The church was long a center for the Conejos district, with the pastors often taking the role of advocate for the Hispanic community in Colorado Springs. An article in the April 29, 1942 issue of The Colorado Springs Evening Telegraph reported that the Rev. Jose Guzman, the pastor of the congregation, had issued a statement strongly condemning the discrimination which was being experienced by the many Hispanic workers who had come to Colorado Springs to build Camp Carson, only to encounter "No Mexicans Allowed" signs in many of the city businesses. The final paragraph eloquently expresses Pastor Guzman's frustrations: "It is said that between four and five hundred Spanish-Americans from New Mexico have already given their lives in the Pacific for the U.S.A. And what a profound gratitude is shown by those who are here mistreating, perhaps the brothers, perhaps the fathers of those that have died for our beloved America. Some of them have asked me: "How come we are their equals in the war front, and cannot be their equals in the lunch counter or the beer joint?'"

Following World War II, the church continued to advocate for the families of the Conejos neighborhood. In an article in the August 17, 1951 issue of the Colorado Springs Free Press, the pastor of the church, Dr. Harry Corney was quoted as follows, "The South Conejos Street district is a black mark against the Colorado Springs community. We refer to our friends as 'American Mexican Spanish people' since most of them are American citizens. The people of this city should see how their neighbors on South Conejos Street are forced to live."

An article was written in The Gazette said of the mission:
This neighborhood badly needs such work for there are many children and youth crowded into small houses with no playground except the street. Character-building agencies are much cheaper than the cost of juvenile delinquency.... This enterprise has shown what inter-denominational and inter-racial understanding and good will can do.

In 1954, the homes and buildings in the district were demolished and the property was used for commercial and light industrial purposes. In 2005, America the Beautiful Park was completed across Ciminio Drive from the church, at the corner of Conejos and Ciminio Drive. The mission has remained and conducts weekly church services. It is no longer funded by other congregations. Its congregation includes the grandchildren and children of the earlier church members.

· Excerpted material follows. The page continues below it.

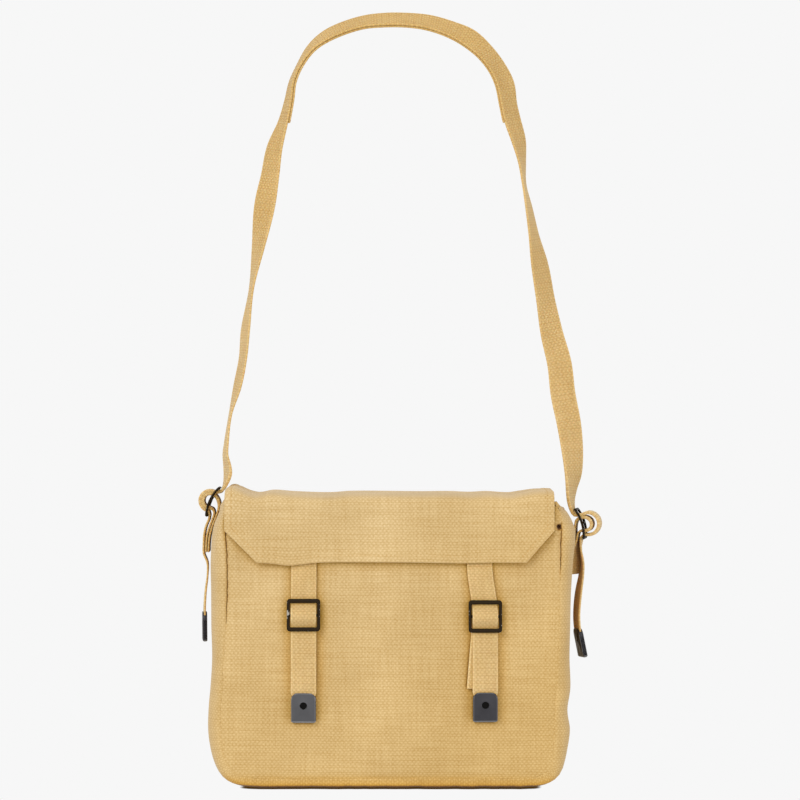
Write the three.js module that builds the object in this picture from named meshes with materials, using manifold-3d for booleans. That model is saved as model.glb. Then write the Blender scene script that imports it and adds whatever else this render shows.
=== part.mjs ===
// Canvas haversack with webbing straps, held up by the crown of its shoulder strap.
// Millimetres, +X to the right of its front, +Z up, and the front faces -Y.
// The origin is under the crown of the shoulder strap, midway between its edges.

import * as THREE from "three";
import { mergeVertices } from "three/addons/utils/BufferGeometryUtils.js";
import Module from "manifold-3d";

const wasm = await Module();
wasm.setup();

// Cloth and clearances
const CANVAS = 1.8; // thickness of the bag's canvas
const WEBBING = 1.9; // thickness of the strap webbing
const WEBBING_WIDTH = 24.2;
const CLEARANCE = 0.35; // air left between pieces that touch
const PLY = WEBBING + CLEARANCE; // from the middle of one layer of webbing to the next

// Bag
const SEAM_PLANE = 54; // the front and back seams lie this far from the middle of the bag
const PANEL_COLUMNS = 16;
const PANEL_FLATNESS = 2.6; // a higher power keeps a panel flatter and turns its edges sharper
const BACK_BELLY = 0.6; // the back stands out this much less than the front
const BASE_COLUMNS = 6;
const GUSSET_FLAT = 0.5; // the share of the gusset's width that bulges evenly
const GUSSET_ROUNDNESS = 2.2; // a higher power turns in more sharply towards the seams
const GUSSET_COLUMNS = [-1, -0.94, -0.82, -0.66, -0.5, 0, 0.5, 0.66, 0.82, 0.94, 1]; // of half its width

// From the mouth down to the bottom seam: the seams, how far the gusset stands out past them,
// and how far the front panel stands out in its middle.
const SECTIONS = [
  { z: -459, left: -165.5, right: 151.5, leftBulge: 5, rightBulge: 0, belly: 3 },
  { z: -470, left: -166, right: 153, leftBulge: 9, rightBulge: 8.5, belly: 4 },
  { z: -484, left: -166, right: 153.5, leftBulge: 14.5, rightBulge: 15.5, belly: 5 },
  { z: -513, left: -166, right: 153, leftBulge: 18, rightBulge: 14.5, belly: 7 },
  { z: -545, left: -166, right: 152.5, leftBulge: 18, rightBulge: 13, belly: 8.5 },
  { z: -577, left: -167, right: 151.5, leftBulge: 17, rightBulge: 13, belly: 9.5 },
  { z: -608, left: -168.5, right: 150, leftBulge: 15, rightBulge: 14, belly: 10 },
  { z: -637, left: -170, right: 149, leftBulge: 14, rightBulge: 16, belly: 10 },
  { z: -658, left: -171, right: 148, leftBulge: 15, rightBulge: 14, belly: 9.5 },
  { z: -676, left: -171, right: 146.5, leftBulge: 14.5, rightBulge: 18, belly: 8.5 },
  { z: -690, left: -169.5, right: 146, leftBulge: 13.5, rightBulge: 17, belly: 7 },
  { z: -703, left: -165.5, right: 145.5, leftBulge: 13, rightBulge: 14.5, belly: 5 },
  { z: -713, left: -158, right: 143, leftBulge: 12.5, rightBulge: 12.5, belly: 3 },
  { z: -719, left: -147, right: 134, leftBulge: 11, rightBulge: 11, belly: 1.2 },
  { z: -722, left: -128, right: 116, leftBulge: 10, rightBulge: 10, belly: 0 },
];

// Broad shallow hollows of the front panel, beside and below the closure straps.
const HOLLOWS = [
  { x: -134, z: -620, wide: 26, tall: 60, depth: 2.0 },
  { x: -42, z: -640, wide: 34, tall: 50, depth: 1.6 },
  { x: 28, z: -605, wide: 34, tall: 70, depth: 1.6 },
  { x: 122, z: -650, wide: 28, tall: 55, depth: 1.8 },
];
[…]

In 2008, The Gazette reported that the congregation was slowly growing and had plans of expanding the church building. A rezoning of the building allows the church to obtain grants for the construction. Becoming listed with the National Register of Historic Places helps to ensure the historic preservation of the church.

==Walking tour==
Chadbourn Spanish Gospel Mission is one of the properties on the Southwest Downtown walking tour in Colorado Springs.